In order to create unique filenames for each task submitted, use can be made of the fact that Condor provides for a number of variables to be expanded within the submission script.

Condor allows one to submit multiple jobs (tasks) within a single submission. The submission is referred to as a Cluster and within each cluster individual instances of the job are known as a Process, numbered starting from 0

A basic script

Within a directory containing

cygwin1.dll hworld.cmd  hworld.exe 

with hworld.cmd being a very basic script (11 lines) like this:

universe = vanilla
environment = path=c:\WINDOWS\SYSTEM32
executable = hworld.exe
TransferInputFiles  = cygwin1.dll
output     = hworld.out.$(Cluster).$(Process)
error      = hworld.err.$(Cluster).$(Process)
log        = hworld.log.$(Cluster).$(Process)
Requirements = (OpSys == "WINNT51") && (Arch == "INTEL") 
ShouldTransferFiles  = YES
WhenToTransferOutput = ON_EXIT
queue 1

one can submit a job by typing
condor_submit hworld.cmd

If the job submission returns something like this

Submitting job(s).
Logging submit event(s).
1 job(s) submitted to cluster 1234.

then you would expect to see the following files at the end of the job, along with any files created on the remote execution node(s).

hworld.err.1234.0
hworld.out.1234.0
hworld.log.1234.0

Emailed output

By default, Condor will send an email message to the users mailbox on the Condor Master, on completion of the job.

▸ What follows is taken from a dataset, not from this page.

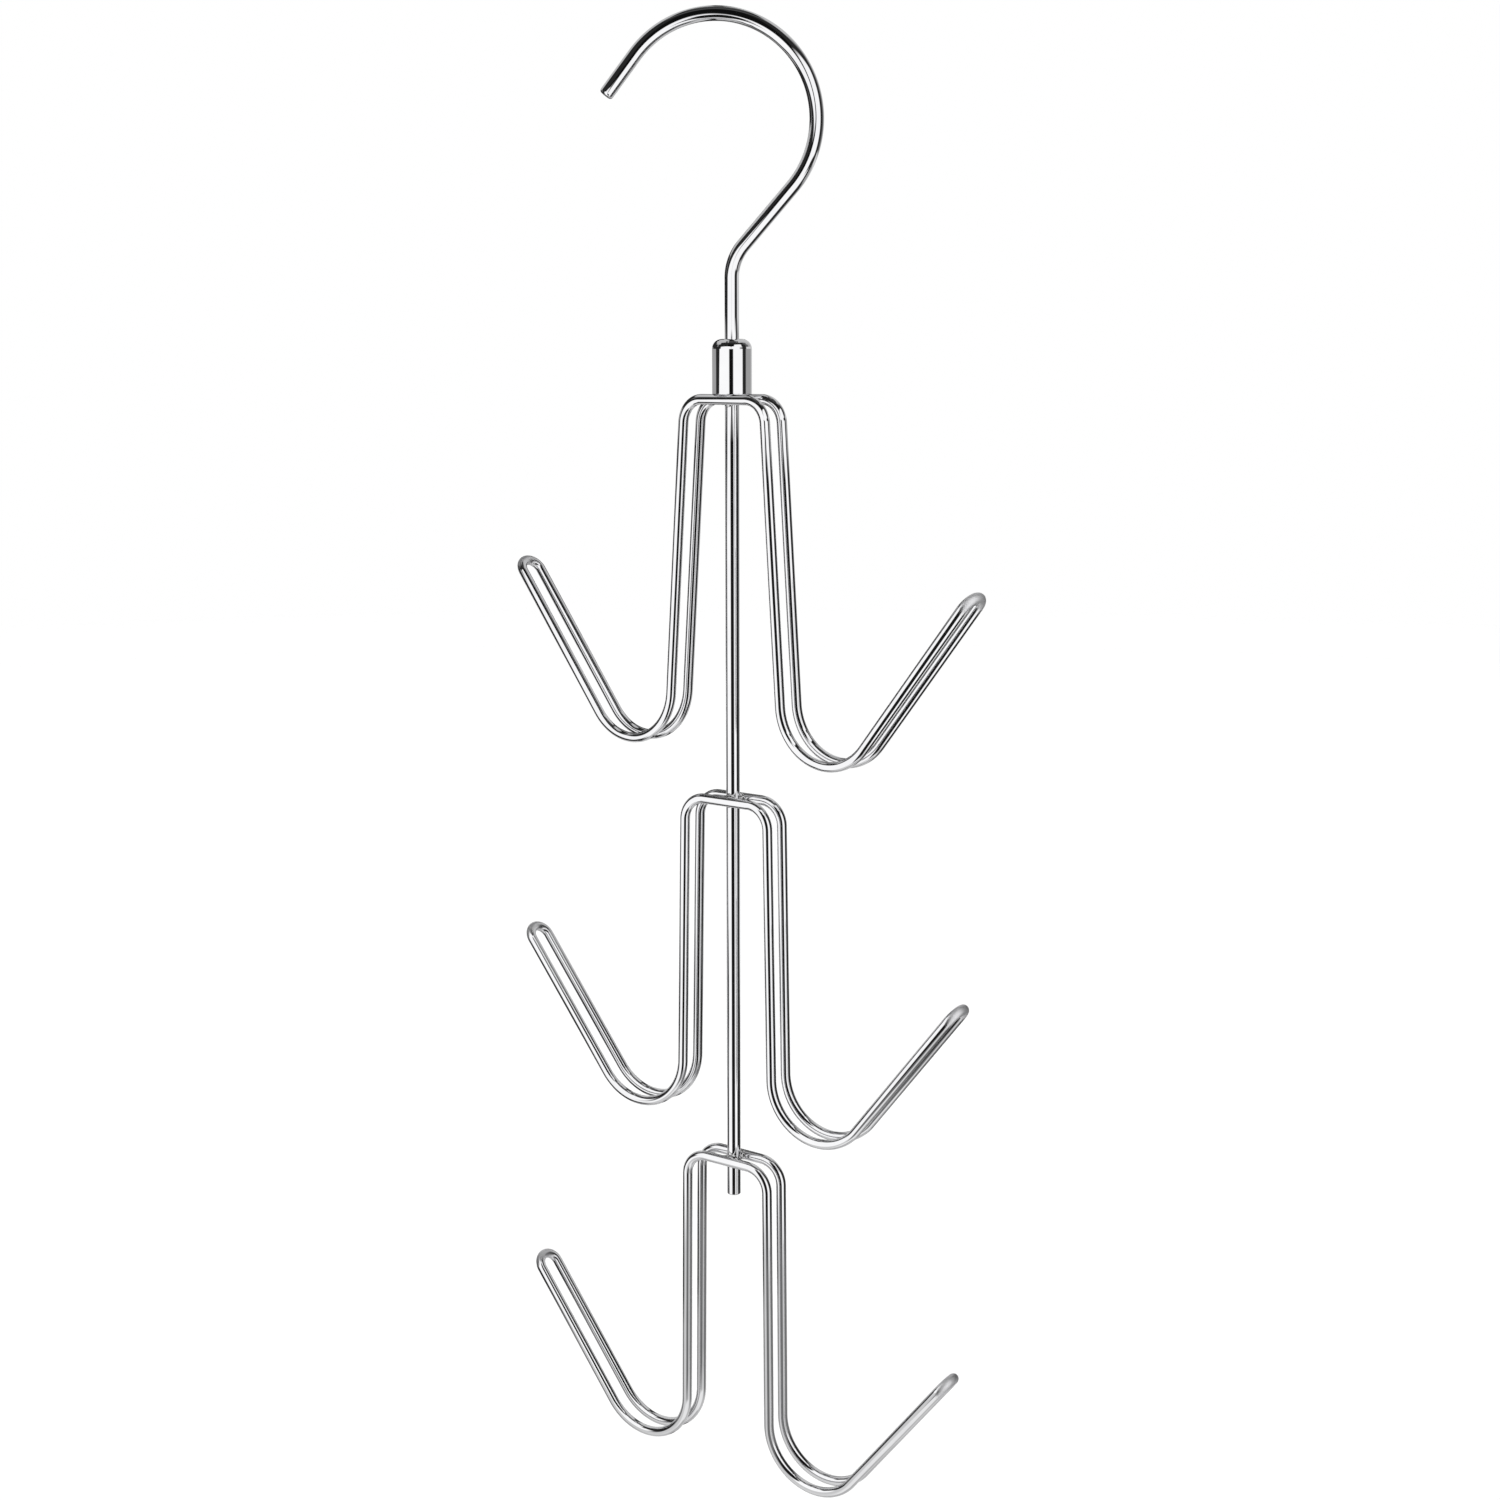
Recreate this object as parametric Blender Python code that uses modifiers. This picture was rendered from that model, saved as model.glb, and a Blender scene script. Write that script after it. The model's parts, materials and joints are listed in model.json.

This is an automated email from the Condor system
on machine "vuwunicondgrd01.vuw.ac.nz".  Do not reply.

Condor job 1234.0
        /home/username/hworld/hworld.exe
has exited normally with status 12


Submitted at:        Mon Jul 13 12:37:48 2009
Completed at:        Mon Jul 13 12:38:30 2009
Real Time:           0 00:00:42

Virtual Image Size:  0 Kilobytes

Statistics from last run:
Allocation/Run time:     0 00:00:02
Remote User CPU Time:    0 00:00:00
Remote System CPU Time:  0 00:00:00
Total Remote CPU Time:   0 00:00:00

Statistics totaled from all runs:
Allocation/Run time:     0 00:00:02

Network:
    1.8 MB Run Bytes Received By Job
   12.0 B  Run Bytes Sent By Job
    1.8 MB Total Bytes Received By Job
   12.0 B  Total Bytes Sent By Job


-=-=-=-=-=-=-=-=-=-=-=-=-=-=-=-=-=-=-=-=-=
Questions about this message or Condor in general?
Email address of the local Condor administrator: condor-admin@ecs.vuw.ac.nz
The Official Condor Homepage is http://www.cs.wisc.edu/condor

Various attributes of the notification process can be altered within the job submission script.

Running Java programs

Been a couple of people running these of late so here's some basic info

Let's assume that you will be running two instances of a Java program called myprog.jar which, when run on your own machine reads from a datafile mydata.txt and produces an output file called myoutput.txt

The job submission script, which will be called myprog.cmd might be expected to look something like this

universe = vanilla
environment = path=c:\WINDOWS\SYSTEM32
executable = myprog.bat
TransferInputFiles  = myprog.jar mydata.txt
output     = hworld.out.$(Cluster).$(Process)
error      = hworld.err.$(Cluster).$(Process)
log        = hworld.log.$(Cluster).$(Process)
Requirements = (OpSys == "WINNT51") && (Arch == "INTEL") 
ShouldTransferFiles  = YES
WhenToTransferOutput = ON_EXIT
queue 2

Note, in comparison with the basic script, that rather than running the java program directly, our executable is a DOS batch (.bat) file in which we will invoke Java to run our JAR file, with a command such as

java -jar myprog.jar

and that we copy both the JAR and our data file over using TransferInputFiles

however, when we run the two instances of the program, both instances will, if the program runs, produce output files named myoutput.txt.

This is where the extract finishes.